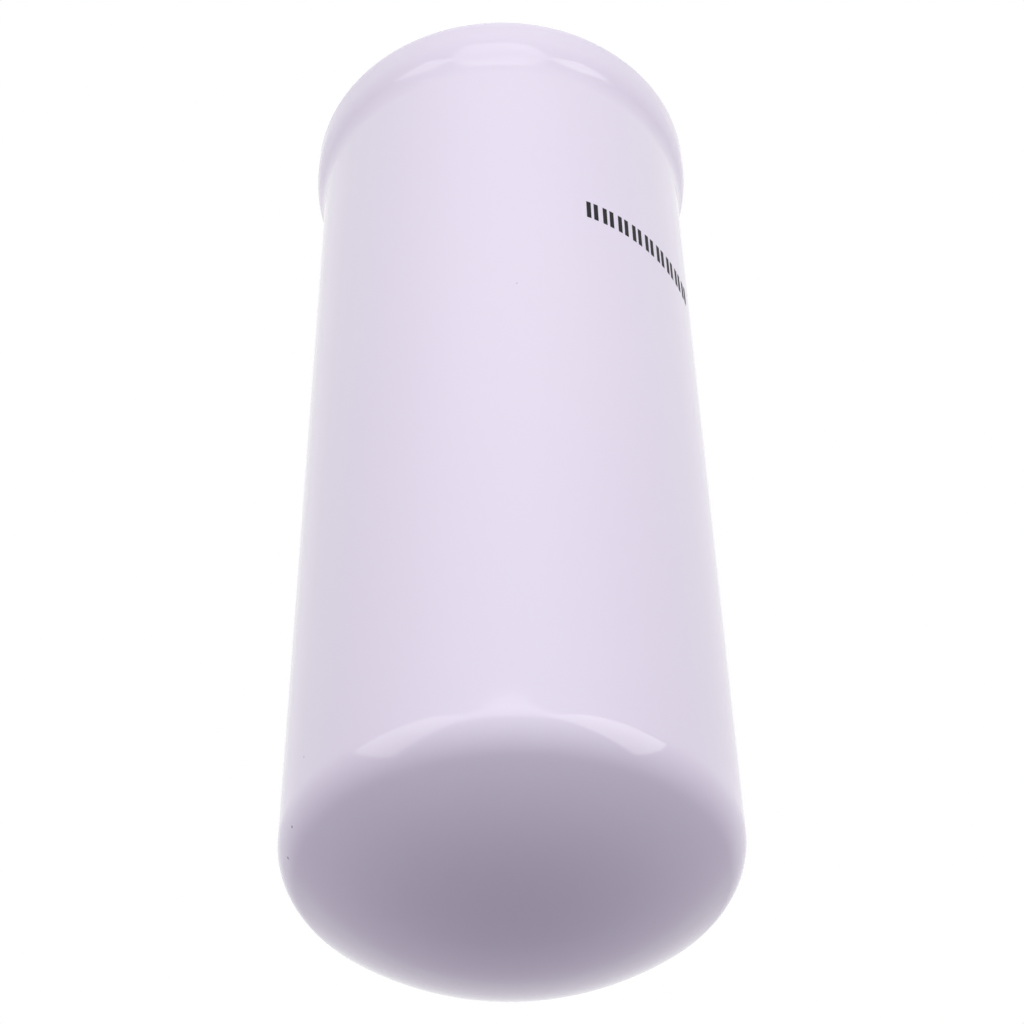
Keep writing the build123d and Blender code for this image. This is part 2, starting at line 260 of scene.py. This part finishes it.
# The print: a row of plain black bars in pairs, screen printed round the can in one pass of thick
# ink. Each bar is a film of ink with its own thin edge.
print_top = -67.1 * mm
print_height = 5.75 * mm
print_start = 24.5
print_end = 73.0
bar_pairs = 9
bar_width = 1.15 * mm
bar_gap = 0.75 * mm
bar_columns = 5
bar_bend = 30
ink_film = 0.03 * mm
ink_colour = "17151A"
ink_grey = "232127"
ink_grain = 0.3 * mm


def ink_bars(name):
    """Thin curved boxes on the can's wall: each is a closed ring of four points, inner and outer at
    the bar's two heights, carried from its left edge to its right edge round the can."""
    points, cells = [], []
    pitch = math.radians(print_end - print_start) / bar_pairs
    spread = (bar_gap + bar_width) / 2 / body_radius
    half = bar_width / 2 / body_radius
    inner, outer = body_radius - ink_film, body_radius + ink_film
    foot = print_top - print_height
    ring = np.array([(inner, foot), (outer, foot), (outer, print_top), (inner, print_top)])
    corners = np.arange(len(ring))
    ends = np.array([corners, corners + len(ring) * (bar_columns - 1)])
    for pair in range(bar_pairs):
        for side in (-spread, spread):
            middle = math.radians(print_start) + (pair + 0.5) * pitch + side
            angles = np.linspace(middle - half, middle + half, bar_columns)
            x, y = np.outer(np.sin(angles), ring[:, 0]), -np.outer(np.cos(angles), ring[:, 0])
            bar = np.stack((x, y, np.outer(np.ones(bar_columns), ring[:, 1])), -1)
            first = len(points) * bar_columns * len(ring)
            cells.append(np.vstack((grid_cells(bar, False, True), ends)) + first)
            points.append(bar.reshape(-1, 3))
    return mesh_piece(name, np.vstack(points), np.vstack(cells), bar_bend)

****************

PROMPT: Write the material out again word for word.

FINISHED ANSWER:
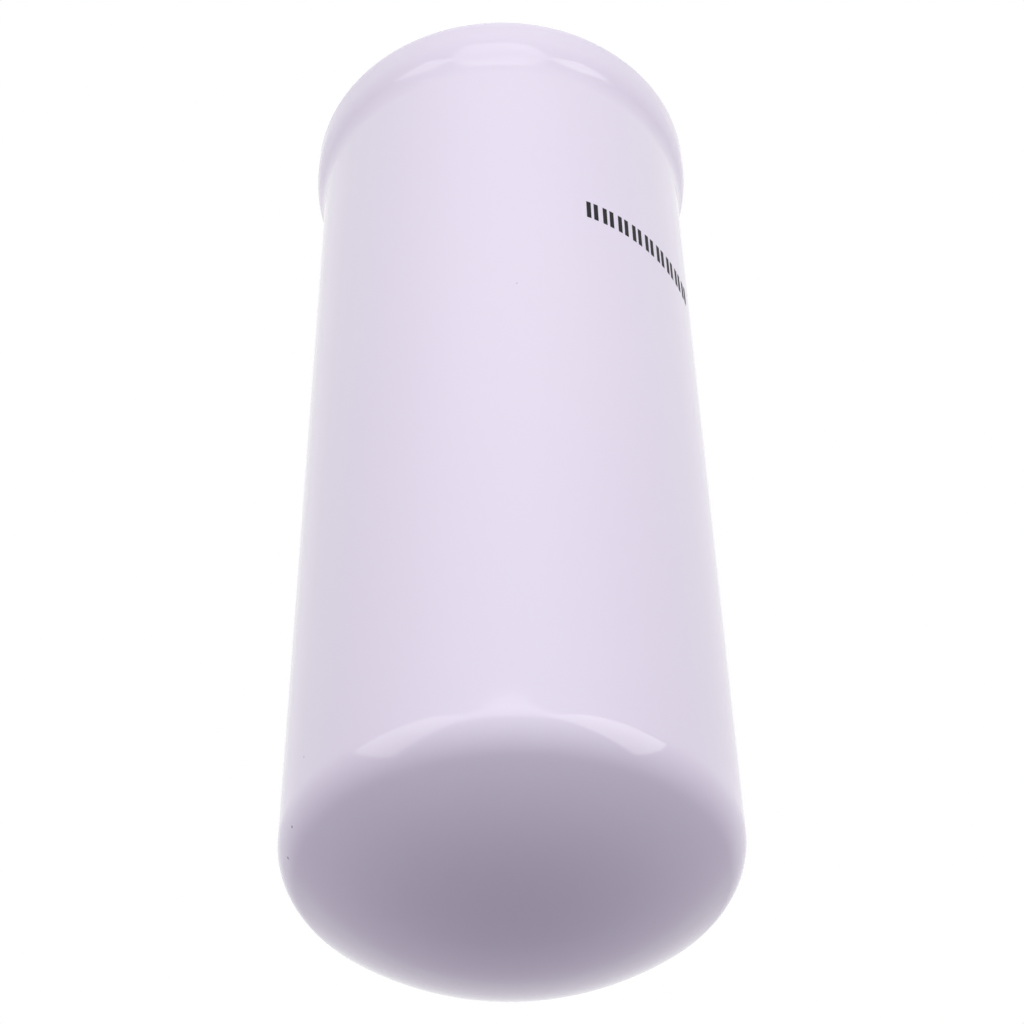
Keep writing the build123d and Blender code for this image. This is part 2, starting at line 260 of scene.py. This part finishes it.
# The print: a row of plain black bars in pairs, screen printed round the can in one pass of thick
# ink. Each bar is a film of ink with its own thin edge.
print_top = -67.1 * mm
print_height = 5.75 * mm
print_start = 24.5
print_end = 73.0
bar_pairs = 9
bar_width = 1.15 * mm
bar_gap = 0.75 * mm
bar_columns = 5
bar_bend = 30
ink_film = 0.03 * mm
ink_colour = "17151A"
ink_grey = "232127"
ink_grain = 0.3 * mm


def ink_bars(name):
    """Thin curved boxes on the can's wall: each is a closed ring of four points, inner and outer at
    the bar's two heights, carried from its left edge to its right edge round the can."""
    points, cells = [], []
    pitch = math.radians(print_end - print_start) / bar_pairs
    spread = (bar_gap + bar_width) / 2 / body_radius
    half = bar_width / 2 / body_radius
    inner, outer = body_radius - ink_film, body_radius + ink_film
    foot = print_top - print_height
    ring = np.array([(inner, foot), (outer, foot), (outer, print_top), (inner, print_top)])
    corners = np.arange(len(ring))
    ends = np.array([corners, corners + len(ring) * (bar_columns - 1)])
    for pair in range(bar_pairs):
        for side in (-spread, spread):
            middle = math.radians(print_start) + (pair + 0.5) * pitch + side
            angles = np.linspace(middle - half, middle + half, bar_columns)
            x, y = np.outer(np.sin(angles), ring[:, 0]), -np.outer(np.cos(angles), ring[:, 0])
            bar = np.stack((x, y, np.outer(np.ones(bar_columns), ring[:, 1])), -1)
            first = len(points) * bar_columns * len(ring)
            cells.append(np.vstack((grid_cells(bar, False, True), ends)) + first)
            points.append(bar.reshape(-1, 3))
    return mesh_piece(name, np.vstack(points), np.vstack(cells), bar_bend)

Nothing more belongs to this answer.